In the world of crypto, UTXOs or Unspent Transaction Outputs is a common concept. On some networks, transactions are made up of inputs and outputs, and UTXOs are used as inputs to create outputs. After a UTXO is spent, it becomes a new output.
When you send 0.6 BTC, it will consist of 0.4 BTC and 0.2 BTC outputs from prior transactions. If you wanted to send 0.3 BTC, you would have to divide the 0.4 BTC UTXO into 0.3 BTC for your friend and 0.1 BTC for yourself, creating two new UTXOs of 0.3 and 0.1 BTC.
This accounting system has benefits, including its ability to prevent double-spending and process transactions in parallel. Ethereum, on the other hand, uses an account transaction model, similar to a bank account, which keeps a global state of all balances on the network.
Account Abstraction Layer
Qtum's unique approach to combining Ethereum and Bitcoin's networks includes using an AAL to address technical challenges with the UTXO accounting system. Unlike Ethereum's accounts model, smart contracts in a UTXO blockchain require deciding which UTXOs to use, often across multiple public and private addresses, which complicates recording transactions.
The AAL solves this issue by creating a smart contract from a UTXO transaction's output and sending it to the contract account to trigger its execution. This approach enables Qtum to take advantage of Ethereum and Bitcoin updates, such as non-fungible token support, Segregated Witness (SegWit), and Taproot. Additionally, being UTXO-based enables Qtum to benefit from Lightning Network and other technologies.
Mutualized Proof of Stake
Qtum has created its custom consensus mechanism called Mutualized Proof of Stake. The purpose of this mechanism is to increase the cost of junk contract spam attacks. The way it works is that it shares block rewards among block-producing nodes and delays the payment. Rewards are split equally between the validator that succeeded in creating the block and the nine previous validators. Additionally, a portion of the rewards is held back for 500 blocks, making it difficult for attackers to calculate the exact rewards of a potential attack.
QTUM holders can stake their tokens without giving up custody, thanks to Qtum's offline staking mechanism. The consensus mechanism involves two actors: Super Stakers and delegators. Delegators provide their wallet address to a Super Staker via a smart contract and agree on a fee. If accepted, the Super Staker can stake the delegator's UTXOs. When a Super Staker validates a block successfully, they share a reward with their delegators and charge a fee.
QTUM tokens stay in the delegator's wallet, and they can spend or undelegate them at any time. The mechanism enables delegates to earn QTUM passively without being locked into a smart contract, even with an offline solution like a hardware wallet.
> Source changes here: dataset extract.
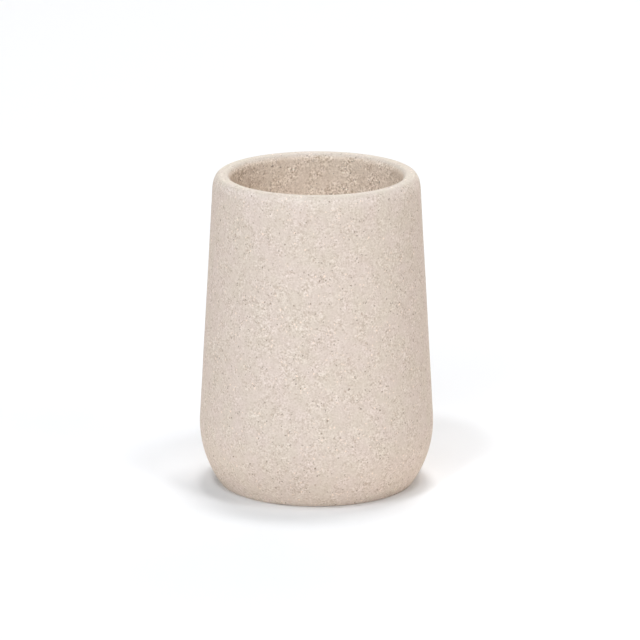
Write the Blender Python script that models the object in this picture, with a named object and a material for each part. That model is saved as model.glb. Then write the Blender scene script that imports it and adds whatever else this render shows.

Super Stakers receive block rewards for their delegates and charge a fee for staking. After delegation, the delegator's wallet does not need to be kept connected to the network, and rewards are earned in passive mode.
What Is QTUM?
QTUM is the native cryptocurrency of the Qtum network, which utilizes its consensus mechanism to distribute the token. QTUM can be used for three main purposes:
- Paying transaction fees on the network, calculated using an Ethereum-like gas fee model.
- Participating in Qtum's on-chain governance protocol to vote on proposals such as changes to network fees or block size. During high usage periods, gas costs can be lowered and block size increased to handle up to 1,100 TPS. Layer 2 solutions like the Lightning Network can also be used to increase throughput.
- Staking as a delegator or Super Staker to validate blocks, with each new block providing rewards that are halved periodically using a method similar to Bitcoin's halving. This mechanism ultimately aims to create a finite QTUM supply, which will take decades to achieve. Afterward, stakers will be rewarded with transaction fees only.
Qtum has adopted a unique solution to address problems associated with PoW by integrating a PoS system with improvements. This enables the platform to support smart contracts and Decentralized Applications, as well as the use of UTXO accounting. Unlike other blockchain platforms, Qtum has leveraged the functionality of existing systems to build its platform. This makes it an ideal choice for those considering Qtum as an altcoin, as they can now make more informed decisions based on its multiple use cases.